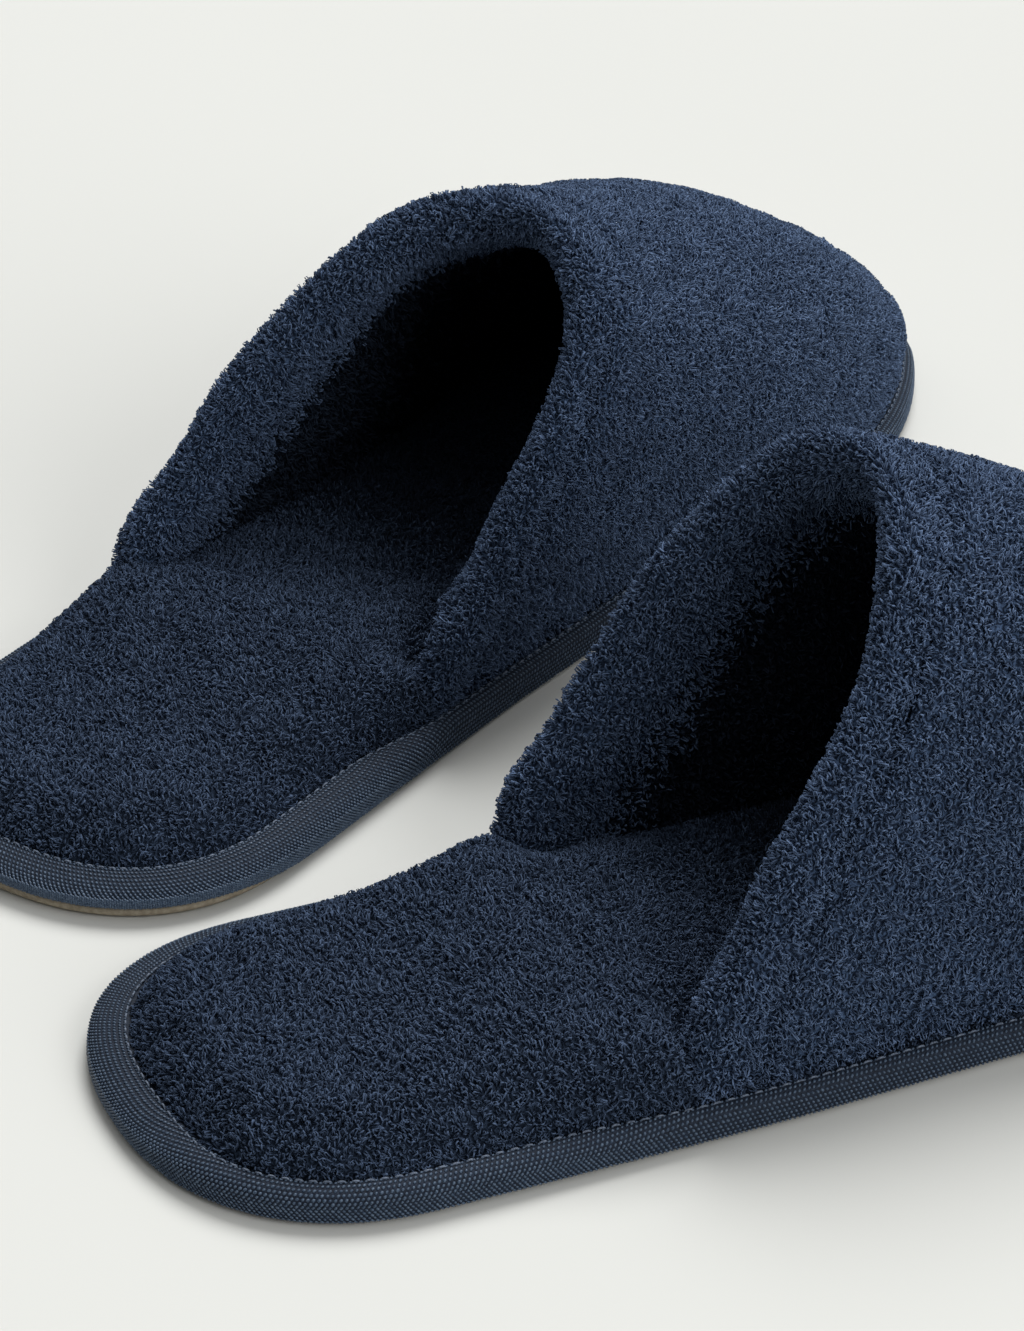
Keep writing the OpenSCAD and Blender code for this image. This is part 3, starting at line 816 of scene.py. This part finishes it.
def upper_rows(side):
    """One sheet from the toe over the collar's edge and back to the toe inside.

    Each row of points runs over the foot, from its outer side to its inner side."""
    a = np.linspace(0, math.pi, ARCH_STEPS + 1)
    t = np.sin(np.radians(90 * np.arange(LENGTH_STEPS) / LENGTH_STEPS)) * TOE_REACH
    outer_d, inner_d = SHEET_D, WALL_T + 0.6
    radius = (inner_d - outer_d) / 2
    back = radius + 1.5 - WING_BACK[side][0] * (1 - np.sin(a)) * (a < math.pi / 2)
    back -= WING_BACK[side][1] * (1 - np.sin(a)) * (a >= math.pi / 2)
    outer0, inner0 = upper_pt(0.0, a, outer_d, back), upper_pt(0.0, a, inner_d, back)
    ahead = upper_pt(0.02, a, WALL_T / 2) - upper_pt(0.0, a, WALL_T / 2)
    ahead /= np.linalg.norm(ahead, axis=1, keepdims=True)
    centre = (outer0 + inner0) / 2
    out = (outer0 - inner0) / np.linalg.norm(outer0 - inner0, axis=1, keepdims=True)
    rows = [upper_pt(step, a, outer_d, back) for step in t[::-1]]
    for b in np.radians(np.linspace(90, -90, EDGE_STEPS + 1))[1:-1]:
        rows.append(centre + (out * math.sin(b) - ahead * math.cos(b) * 1.1) * radius)
    rows += [upper_pt(step, a, inner_d, back) for step in t]
    rows = np.array(rows)
    share = np.clip((rows[..., 2] - BASE_Z) / UPPER_H, 0, 1)
    ahead = rows[..., 0] - CREST_X
    # Each upper has settled in its own way: the right one leans inwards, the left one sags and puffs
    if side == "right":
        rows[..., 2] += share * (RIGHT_RISE + RIGHT_MORE * smooth(ahead / RIGHT_RUN))
        rows[..., 1] += RIGHT_LEAN * share**LEAN_POWER * (1 - smooth(ahead / ARCH_RUN))
    else:
        puff = LEFT_PUFF * np.exp(-(((ahead - LEFT_PUFF_AT) / LEFT_PUFF_W) ** 2))
        rows[..., 2] += share * (puff - LEFT_SAG)
    return rows


def soften(rows, seed):
    """Swells the closed double wall under pressure, then adds the tucked hem and slow waves."""
    count, cols = len(rows), ARCH_STEPS + 1
    points = rows.reshape(-1, 3)
    shell = double_wall(count, cols)
    row = np.repeat(np.arange(count), cols)
    col = np.tile(np.arange(cols), count)
    stitched = np.abs(row - (LENGTH_STEPS - 3)) < 1
    hem_held = np.minimum(col, cols - 1 - col) < 2
    toe_held = np.minimum(row, count - 1 - row) < 2
    held = (stitched | hem_held | toe_held).astype(float)
    points = inflate(points, shell, held, 4.0, 1.8)
    normal = vertex_normals(points, shell[:1])
    low = np.exp(-np.clip(points[:, 2] - BASE_Z, 0, None) / HEM_RUN)
    outer = row < LENGTH_STEPS + EDGE_STEPS / 2
    tuck = HEM_TUCK * low * outer
    waves = WAVES[1] * lumps(points, WAVES[0], seed)
    waves = waves + SMALL_WAVES[1] * lumps(points, SMALL_WAVES[0], seed + 1)
    move = waves * (1 - low) - tuck
    points = points + normal * move[:, None]
    points[:, 2] -= HEM_DROP * low
    return points.reshape(rows.shape)


def double_wall(count, cols):
    """Faces that close the sheet into a wall: the sheet, the hems at its foot and the toe."""
    hem = []
    for c in (0, cols - 1):
        i = np.arange(count // 2)
        a, b = i * cols + c, (count - 1 - i) * cols + c
        quad = np.column_stack([a, a + cols, b - cols, b])
        hem.append(quad if c == 0 else quad[:, ::-1])
    j = np.arange(cols - 1)
    toe = np.column_stack([j, (count - 1) * cols + j, (count - 1) * cols + j + 1, j + 1])
    return [grid_faces(count, cols), *hem, toe]


def upper_foam(side, rows, fit):
    """Padding that fills the wall between cover and lining, and ends short of the toe's thin edge."""
    rows = rows[FOAM_END:-FOAM_END]
    count, cols = rows.shape[:2]
    points = rows.reshape(-1, 3)
    faces = double_wall(count, cols)
    points = points - vertex_normals(points, faces) * FOAM_IN
    obj = new_mesh(f"{side}_upper_foam", points, faces, side, PADDING)
    fit(obj)
    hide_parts(f"{side}_upper_padding")


def upper(side, seed, fit):
    """Cover, collar and lining: one wall of cloth over its foam, in three pieces, with their pile."""
    rows = soften(upper_rows(side), seed)
    upper_foam(side, rows, fit)
    fine = finer(finer(rows, 0), 1)
    count, cols = fine.shape[:2]
    flat = fine.reshape(-1, 3)
    normal = vertex_normals(flat, [grid_faces(count, cols)])
    into = (fine[..., 0] - fine[..., 0].min(axis=0)).ravel()
    outside = np.arange(len(flat)) < len(flat) / 2
    furrow = FURROW[2] * np.exp(-(((into - FURROW[0]) / FURROW[1]) ** 2)) * outside
    flat += normal * (FINE_LUMPS[1] * lumps(flat, FINE_LUMPS[0], seed + 2) - furrow)[:, None]
    collar_in, collar_out = 2 * (LENGTH_STEPS - 3), 2 * (LENGTH_STEPS + EDGE_STEPS + 2)
    grown = []
    for name, r0, r1, slot, loops in (
        ("upper_cover", 0, collar_in, "upper_terry", COVER_LOOPS),
        ("collar_roll", collar_in, collar_out, "collar_terry", COLLAR_LOOPS),
        ("upper_lining", collar_out, count - 1, "lining_terry", LINING_LOOPS),
    ):
        points = flat.reshape(fine.shape)[r0 : r1 + 1].reshape(-1, 3)
        faces = [grid_faces(r1 - r0 + 1, cols)]
        ends = {0: True, count - 1: False}
        for r, flip in ends.items():
            if r0 <= r <= r1:
                # the toe end closes on its own middle line
                edge = (r - r0) * cols + np.arange(cols)
                a, b = edge[: cols // 2], edge[: cols // 2 : -1]
                quad = np.column_stack([a[:-1], a[1:], b[1:], b[:-1]])
                mid = edge[cols // 2]
                tri = np.array([[a[-1], mid, b[-1]]])
                faces += [q[:, ::-1] if flip else q for q in (quad, tri)]
        # the lining takes the darkened ground of painted shade
        mat = LINING_PAINTED_SHADE if name == "upper_lining" else GROUND
        obj = new_mesh(f"{side}_{name}_cloth", points, faces, side, mat)
        thick(obj, CLOTH_T)
        fit(obj)
        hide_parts(f"{side}_{name}")
        density, height, yarn = loops
        if name == "upper_lining":
            density = density - 1.5 * smooth((points[:, 0] - 140) / 40)
            # Deeper into the shoe the lining's loops take the very dark yarns: painted shade inside the
            # shoe
            into = points[:, 0] - np.tile(points[:cols, 0], r1 - r0 + 1)
            inner = smooth((into - LINING_LIT[0]) / LINING_LIT[1])
            grown.append((points, faces, density * (1 - inner), height, yarn))
            density = 0.6 * density * inner
        grown.append((points, faces, density, height, yarn))
    pile("upper_pile", grown[:3], side, seed + 3, fit, UPPER_YARNS)
    pile("lining_pile", grown[3:], side, seed + 5, fit, PAINTED_SHADE_YARNS)


# ---------------------------------------------------------------- assembly
def build(side):
    """One slipper, each piece riding on its front body or left unparented in the pair's frame."""
    vamp, heel = f"{side}_slipper", f"{side}_heel"

    def bends(obj):
        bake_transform(obj)

    def rides(obj):
        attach(obj, vamp)

    def stands_for(obj, part):
        bends(obj)
        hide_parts(f"{side}_{part}_front", f"{side}_{part}_heel")

    seed = 100 if side == "right" else 200
    stands_for(binding_tape(side), "binding_tape")
    floats = tape_floats(side)
    bends(floats)
    stands_for(stitches(side), "binding_thread")
    stands_for(outsole(side), "outsole")

    def cover(obj):
        stands_for(obj, "insole_cover")

    insole(side, seed, cover, bends)
    upper(side, seed + 40, rides)

    stands_for(flat_layer(side, "midsole", MIDSOLE_Z, FOAM), "midsole")
    stands_for(flat_layer(side, "insole_board", BOARD_Z, BOARD), "insole_board")
    for end_name in ("front", "heel"):
        dress(f"{side}_insole_foam_{end_name}", PADDING)


def dress(node, mat):
    """Gives a CAD node that is kept as it is its own material."""
    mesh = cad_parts[node].data
    mesh.materials.clear()
    mesh.materials.append(mat)


# ---------------------------------------------------------------- stage
def floor():
    """Plain pale paper under the slippers."""
    m, tree, shader = material("floor", (0.63, 0.635, 0.61), 0.8, specular=0.0)
    paper = ramp(tree, noise(tree, 3.0), [(0.3, (0.625, 0.63, 0.604)), (0.7, (0.635, 0.64, 0.613))])
    tree.links.new(paper, shader.inputs["Base Color"])
    bpy.ops.mesh.primitive_plane_add(size=8.0, location=(0, 0, -0.0004))
    plane = bpy.context.object
    plane.name = "floor"
    plane.data.materials.append(m)


def soft_sun(name, towards, angle, strength):
    """Sun with a wide disc, for soft shadows: it shines from the direction towards."""
    light = bpy.data.lights.new(name, "SUN")
    light.angle = math.radians(angle)
    light.energy = strength
    obj = bpy.data.objects.new(name, light)
    bpy.context.scene.collection.objects.link(obj)
    obj.rotation_euler = (-Vector(towards)).to_track_quat("-Z", "Y").to_euler()


SKY_STRENGTH, SKY_TILT, SKY_LOW = 0.6, 0.5, 0.13
KEY_FROM, KEY_SPREAD, KEY_STRENGTH = (0.6, 0.48, 0.95), 35.0, 2.9
FILL_FROM, FILL_SPREAD, FILL_STRENGTH = (0.2, -1.0, 0.5), 45.0, 1.5


def lights():
    """Sky that is bright overhead and towards the toes, a soft key light and a lower fill light."""
    world = bpy.data.worlds.new("studio")
    bpy.context.scene.world = world
    world.use_nodes = True
    tree = world.node_tree
    background = tree.nodes["Background"]
    height = tree.nodes.new("ShaderNodeSeparateXYZ")
    tree.links.new(tree.nodes.new("ShaderNodeTexCoord").outputs["Generated"], height.inputs[0])
    tilt = sums(tree, "ADD", height.outputs["Z"], sums(tree, "MULTIPLY", height.outputs["X"], SKY_TILT))
    sky = ramp(tree, tilt, [(0.0, (SKY_LOW,) * 3), (1.0, (1.0, 1.0, 1.0))])
    tree.links.new(sky, background.inputs["Color"])
    background.inputs["Strength"].default_value = SKY_STRENGTH
    soft_sun("key", KEY_FROM, KEY_SPREAD, KEY_STRENGTH)
    soft_sun("fill", FILL_FROM, FILL_SPREAD, FILL_STRENGTH)


def camera():
    """Long lens from behind the heels, looking down on the pair."""
    data = bpy.data.cameras.new("camera")
    data.lens = LENS_MM
    data.sensor_width = SENSOR_MM
    data.clip_start = 0.01
    obj = bpy.data.objects.new("camera", data)
    bpy.context.scene.collection.objects.link(obj)
    obj.location = CAMERA_PLACE
    obj.rotation_euler = (math.radians(90 - CAMERA_PITCH), 0, math.radians(CAMERA_TURN))
    bpy.context.scene.camera = obj


bpy.context.scene.view_settings.view_transform = "Standard"
camera()
lights()
floor()
for slipper in ("right", "left"):
    build(slipper)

[Exercise] Print exactly, and only, the lines beginning at the top of the listing and ending at the line with "the toe inside.".

[Task result]
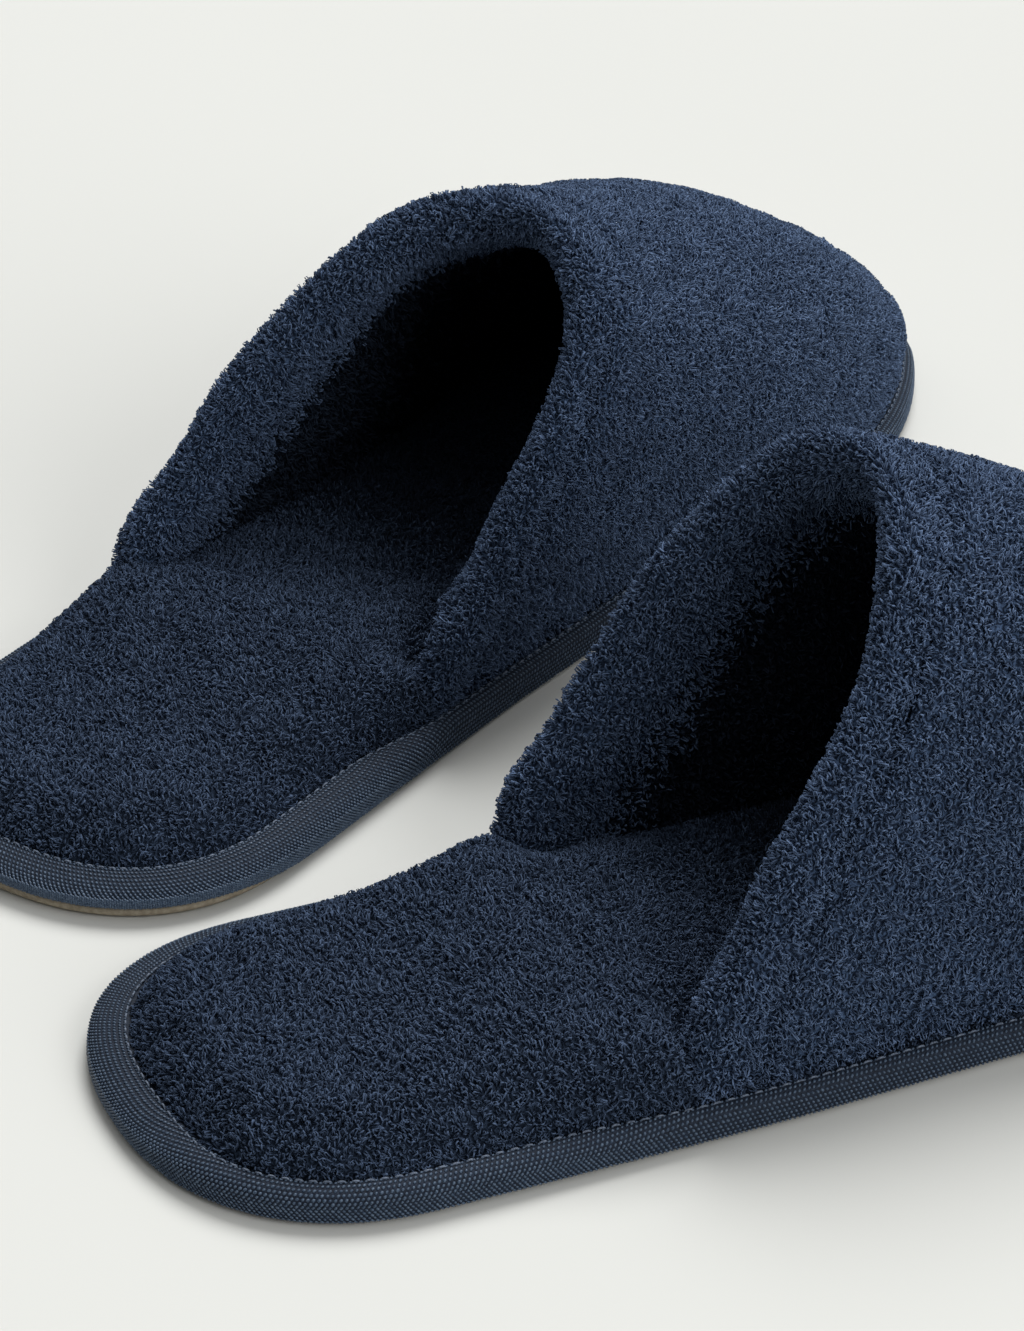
Keep writing the OpenSCAD and Blender code for this image. This is part 3, starting at line 816 of scene.py. This part finishes it.
def upper_rows(side):
    """One sheet from the toe over the collar's edge and back to the toe inside.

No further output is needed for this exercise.